Black Sand, a 2001 release for Random Chance that featured Dave Valentín, bassist Andy Gonzalez and drummer Steve Berrios, prompted Mark Holston of Hispanic Magazine to write, “Putting the primary accent on the Latin side of the stylistic equation proves the point Bill O’Connell has been making all of his professional life: Black Sand sizzles.” Chris Heim in JAZZIZ Magazine, reviewing Triple Play, concluded that “The skill and chemistry of the players [and] the many small pleasures in arrangement and execution add up to a surprising, high-scoring set.” Downbeat weighed in on the 2013 Savant release Zócalo by O’Connell and The Latin Jazz All-Stars, with critic Josef Woodard observing that “Restless harmonic and rhythmic shifts meet restless idiomatic moves, but in the most natural, vibrant and musically-truthful way.” All About Jazz lauded Rhapsody in Blue, proclaiming “A taste of the Latin style, a measure of hard bop with a touch of mainstream and a slice of standards makes [the album] a varied musical project offering enough from across the jazz spectrum to please just about everyone.”
A four-time recipient of the “Jazz Writer of the Year” award from SESAC, the performing rights organization, O’Connell is on the jazz faculty of Rutgers University. As a member of a small fraternity of non-Latinos who have made significant contributions to the Latin jazz movement of recent decades, his importance cannot be overstated.
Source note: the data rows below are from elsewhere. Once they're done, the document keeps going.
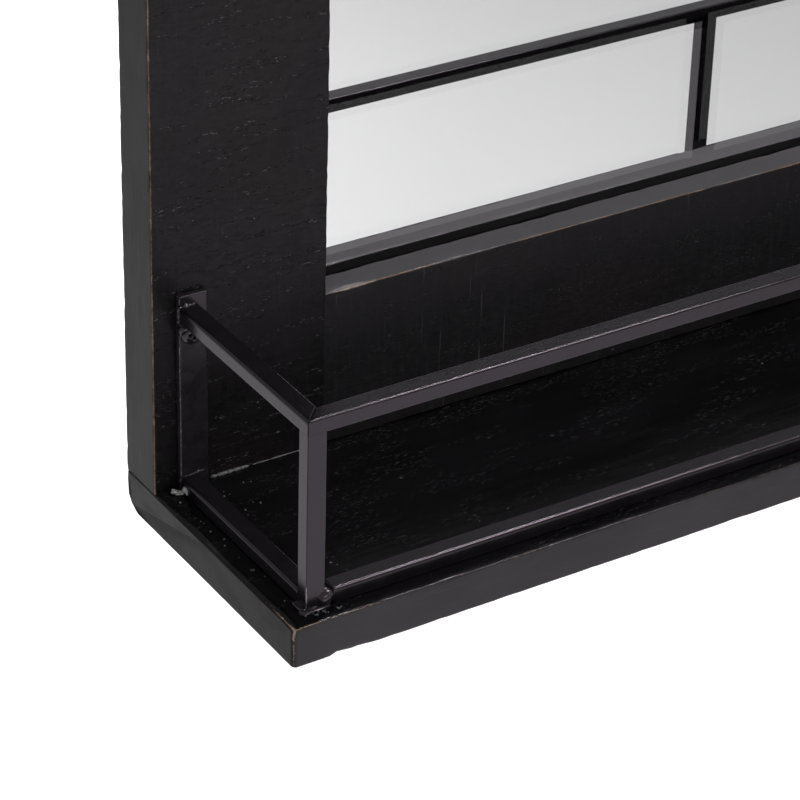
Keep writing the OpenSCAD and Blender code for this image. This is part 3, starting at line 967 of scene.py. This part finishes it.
def make_welds():
    """Weld at the posts' feet, at their tops and along the wall plates."""
    width, depth = (post_hi.x - post_lo.x) / MM, (post_hi.y - post_lo.y) / MM
    height = (side_hi.z - post_lo.z) / MM
    wall = (plate_lo.y - post_lo.y) / MM
    middle = -post_lo.x / MM
    left = [
        blob(at(width + 0.2, 1.7, 3.1), (3.0, 3.0, 3.1), 1, 0.12, 0.72),
        blob(at(width / 2, 0.4, 0.2), (5.6, 2.3, 0.9), 2, 0.5),
        blob(at(-0.2, 3.2, 0.2), (1.5, 3.6, 1.1), 3, 0.5),
        blob(at(width + 0.1, depth / 2, height - depth), (1.3, 2.0, 1.3), 4, 0.25),
        blob(at(width / 2, depth, 3.0), (2.6, 1.4, 2.4), 5),
        blob(at(1.6, wall - 0.4, height - 8.6), (2.2, 1.6, 2.6), 6, 0.5),
    ]
    upper = [at(0.1, wall, height - 6.6), at(0.1, wall, height - 0.3), at(width, wall, height - 0.1)]
    lower = [at(0.2, wall, 0.6), at(0.3, wall, 4.9), at(width - 1, wall, 5.8), at(width + 3, wall, 5.7)]
    left += [bead_run(upper, 0.9, 7), bead_run(lower, 0.75, 8)]
    feet, tops = [], []
    for way in (-1, 1):
        beside = middle + way * width / 2
        feet.append(blob(at(beside + way * 0.6, 2.2, 2.7), (2.6, 2.6, 2.7), 9 + way, 0.25, 0.65))
        tops.append(blob(at(beside + way * 0.1, depth / 2, height - depth), (1.3, 2.0, 1.3), 12 + way, 0.25))
    centre = feet + tops
    lumps("gallery_welds", both_sides(left) + centre, WELD_STEEL, ["gallery_weld_beads"])


def pan_head(centre, radius, height):
    """A pan head with a cross recess, facing the front, as vertices and faces."""
    around, rings = 72, 26
    flatness = 5
    arm_width, arm_length, sunk = 0.13 * radius, 0.52 * radius, 0.55 * height

    def rise(x, z):
        out = min(1.0, math.hypot(x, z) / radius)
        dome = height * math.sqrt(max(0.0, 1 - out ** flatness))
        along, across = max(abs(x), abs(z)), min(abs(x), abs(z))
        inside = min(1.0, max(0.0, (arm_width - across) / (0.35 * arm_width)))
        inside *= min(1.0, max(0.0, (arm_length - along) / (0.2 * arm_length)))
        return dome - sunk * inside

    verts = [centre + Vector((0, -rise(0, 0), 0))]
    for k in range(1, rings + 1):
        size = radius * math.sin(math.pi / 2 * k / rings)
        for turn in turns(around):
            x, z = size * math.cos(turn), size * math.sin(turn)
            verts.append(centre + Vector((x, -rise(x, z), z)))
    faces = dome_faces(rings, around)
    faces.append(tuple(reversed(range(1 + (rings - 1) * around, 1 + rings * around))))
    return verts, faces


def make_plate_screws():
    """The heads of the wall plates' screws, with paint knocked off round the cross."""
    height = plate_lo.y - screw_lo.y
    level = (screw_hi.z + screw_lo.z) / 2
    radius = screw_hi.z - level
    centre = Vector((screw_lo.x + radius, plate_lo.y, level))
    verts, faces = joined(both_sides([pan_head(centre, radius, height)]))
    made = piece("gallery_plate_screw_heads", verts, faces, [BLACK_SCREW],
                 stands_for=["gallery_plate_screws"])
    reach = 3.2 * MM
    bare = [fade((v - centre).length, reach) + fade((mirrored(v) - centre).length, reach) for v in verts]
    fill_attribute(made, "rub_and_highlight", [b * (0.9 + 0.6 * drift(v, 0.8 * MM, 33)) for b, v in zip(bare, verts)])


def make_crumbs():
    """Filler along the stiles' feet, chips of paint by the plates, and spatter on the shelf."""
    seam_y, seam_z = (wood_front - post_lo.y) / MM, 0.1
    start = (plate_hi.x - post_lo.x) / MM
    seams = [bead_run([at(start + 1.6, seam_y, seam_z), at(start + 17, seam_y, seam_z)], 0.75, 41)]
    seams.append(bead_run([at(start + 18, seam_y, seam_z), at(start + 46, seam_y, seam_z)], 0.26, 42))
    lumps("seam_filler", both_sides(seams), SEAM)
    wall = (plate_lo.y - post_lo.y) / MM
    chips = [
        blob(at(-2.0, wall - 0.4, 0.5), (1.2, 1.5, 0.7), 43, 0.8),
        blob(at(-0.1, wall - 3.8, 2.2), (0.45, 1.4, 1.2), 44, 0.8),
        blob(at(-0.6, wall - 1.6, 0.4), (0.7, 1.0, 0.5), 45, 0.8),
    ]
    lumps("paint_chips", both_sides(chips), CHIPS)

    def speck(across, along, size, seed):
        return blob(at(across, along, 0), (size, size, size * 0.8), seed, rings=6, around=10)

    draw = random.Random(5)
    beside, in_front = 26, 16
    specks = []
    for k in range(beside):
        along = draw.uniform(2, wall - 4)
        across = draw.choice([draw.uniform(-3.4, -1.0), draw.uniform(8.5, 24)])
        specks.append(speck(across, along, draw.uniform(0.18, 0.42), 50 + k))
    for k in range(in_front):
        size = draw.uniform(0.18, 0.38)
        specks.append(speck(draw.uniform(-2, 12), draw.uniform(-3.4, -1.2), size, 80 + k))
    lumps("weld_spatter", both_sides(specks), SEAM)


# ---------------------------------------------------------------- back and hardware


def make_bumpers():
    """Domed rubber feet. The profile goes out and up, in shares of radius and height."""
    radius = (bumper_hi.z - bumper_lo.z) / 2
    height = bumper_hi.y - bumper_lo.y
    around, steps = 40, 8
    profile = [(0.96, 0.0), (1.0, 0.10), (1.0, 0.42)]
    for k in range(1, steps + 1):
        angle = math.pi / 2 * k / steps
        out = 0.72 + 0.28 * math.cos(angle) - 0.1 * (k / steps) ** 2
        profile.append((out, 0.42 + 0.58 * math.sin(angle)))
    profile.append((0.3, 1.0))
    centre = Vector((bumper_lo.x + radius, bumper_lo.y, bumper_lo.z + radius))
    verts = []
    for out, up in profile:
        for turn in turns(around):
            spoke = Vector((math.cos(turn), 0, -math.sin(turn))) * radius * out
            verts.append(centre + spoke + Vector((0, height * up, 0)))
    verts, faces = joined(both_sides([(verts, tube_faces(len(profile), around))]))
    piece("rubber_bumpers", verts, faces, [RUBBER], stands_for=["wall_bumpers"])


def paint_nodes(material, names):
    """Gives a material to CAD nodes that are shown as they are."""
    for name in names:
        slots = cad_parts[name].data.materials
        slots.clear()
        slots.append(material)


def paint_hardware():
    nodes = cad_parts
    buttons = [n for n in nodes if n.startswith("turn_button") and n != "turn_button_screws"]
    straps = ["left_hanger_strap", "right_hanger_strap", "left_d_ring", "right_d_ring"]
    paint_nodes(ZINC, [*buttons, *straps, "gallery_post_screws"])
    paint_nodes(YELLOW_ZINC, ["shelf_screws", "turn_button_screws", "hanger_screws"])
    paint_nodes(FIBREBOARD, ["backing_board"])
    paint_nodes(BEECH, ["frame_dowels"])


# ---------------------------------------------------------------- camera, floor and light

# The camera's turn, tilt down and roll are radians, and its lens and film are millimetres.
CAMERA_PLACE = Vector((-0.7374, -0.8429, -0.0484))
CAMERA_YAW = 0.5742
CAMERA_PITCH = 0.5372
CAMERA_ROLL = -0.0292
CAMERA_LENS = 147.4
FILM_WIDTH = 36


def make_camera():
    data = bpy.data.cameras.new("camera")
    data.lens = CAMERA_LENS
    data.sensor_width = FILM_WIDTH
    data.clip_start = 10 * MM
    camera = bpy.data.objects.new("camera", data)
    bpy.context.scene.collection.objects.link(camera)
    aim = Matrix.Rotation(-CAMERA_YAW, 4, "Z") @ Matrix.Rotation(math.pi / 2 - CAMERA_PITCH, 4, "X")
    camera.matrix_world = Matrix.Translation(CAMERA_PLACE) @ aim @ Matrix.Rotation(-CAMERA_ROLL, 4, "Z")
    bpy.context.scene.camera = camera


def make_floor():
    """A wide, pale floor, well below the shelf."""
    shader = Shader("pale_floor")
    shader.set(Base_Color=(0.935, 0.925, 0.935), Roughness=0.9)
    drop, width = 0.55, 30
    bpy.ops.mesh.primitive_plane_add(size=width, location=(0, 0, shelf_lo.z - drop))
    floor = bpy.context.object
    floor.name = "floor"
    floor.data.materials.append(shader.material)


def softbox(name, place, target, width, height, power):
    """An area light that the camera itself doesn't see."""
    data = bpy.data.lights.new(name, "AREA")
    data.shape = "RECTANGLE"
    data.size, data.size_y = width, height
    data.energy = power
    lamp = bpy.data.objects.new(name, data)
    bpy.context.scene.collection.objects.link(lamp)
    lamp.location = place
    lamp.visible_camera = False
    lamp.rotation_mode = "QUATERNION"
    lamp.rotation_quaternion = (Vector(target) - Vector(place)).to_track_quat("-Z", "Y")


def make_light():
    """A dim surround, and lights behind the mirror, over the floor in front of it, and above the shelf."""
    world = bpy.data.worlds.new("studio")
    world.use_nodes = True
    background = world.node_tree.nodes["Background"]
    background.inputs["Color"].default_value = (1.0, 1.0, 1.0, 1.0)
    background.inputs["Strength"].default_value = 0.335
    bpy.context.scene.world = world
    softbox("back", (0.55, 1.25, 0.15), (0.15, 0.95, -1.2), width=1.2, height=1.2, power=34)
    softbox("front", (-0.12, -1.42, -0.4), (-0.12, -1.42, -1.2), width=0.6, height=0.6, power=6.7)
    softbox("rim", (0.40, -0.50, 0.42), (-0.2, -0.1, -0.57), width=0.42, height=0.14, power=4.5)
    bpy.context.scene.view_settings.view_transform = "Standard"


make_camera()
make_floor()
make_light()
make_stiles()
make_rails()
make_shelf()
make_mirror()
make_gallery()
make_bumpers()
paint_hardware()
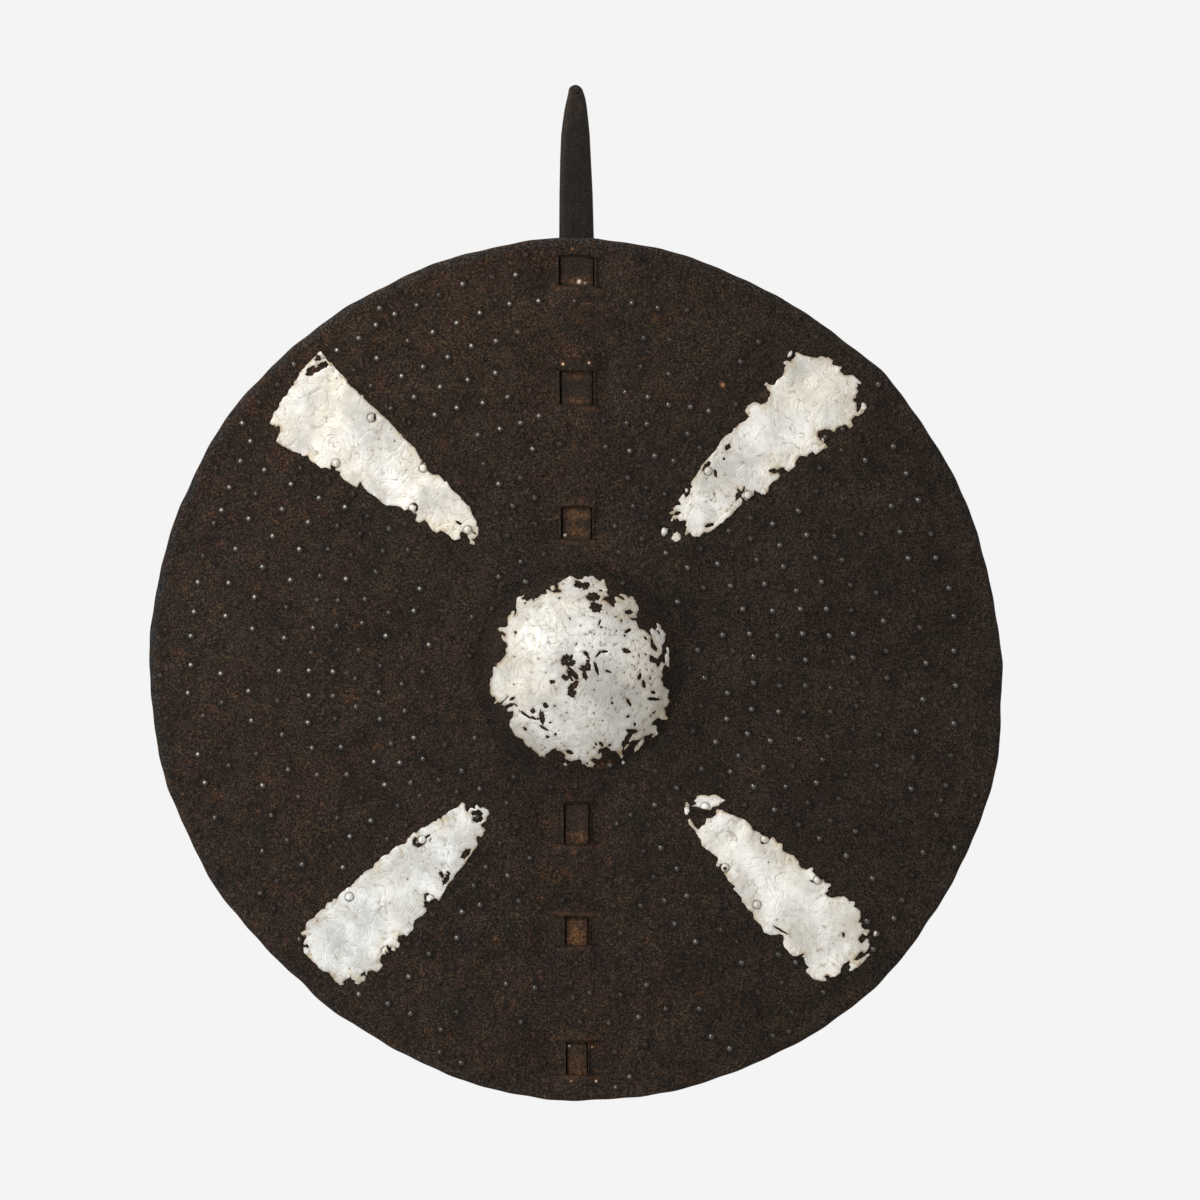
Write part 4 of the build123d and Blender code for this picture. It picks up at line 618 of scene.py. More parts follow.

As longtime associate Dave Valentín points out, “I’ve never heard him take a bad solo. He’s also a wonderful comper. Some pianists are good in one area but weak in the other. Bill is a master of both.” And, as his illustrious career vividly illustrates, O’Connell is also a master of myriad music idioms and an endless range of sophisticated keyboard and arranging skills.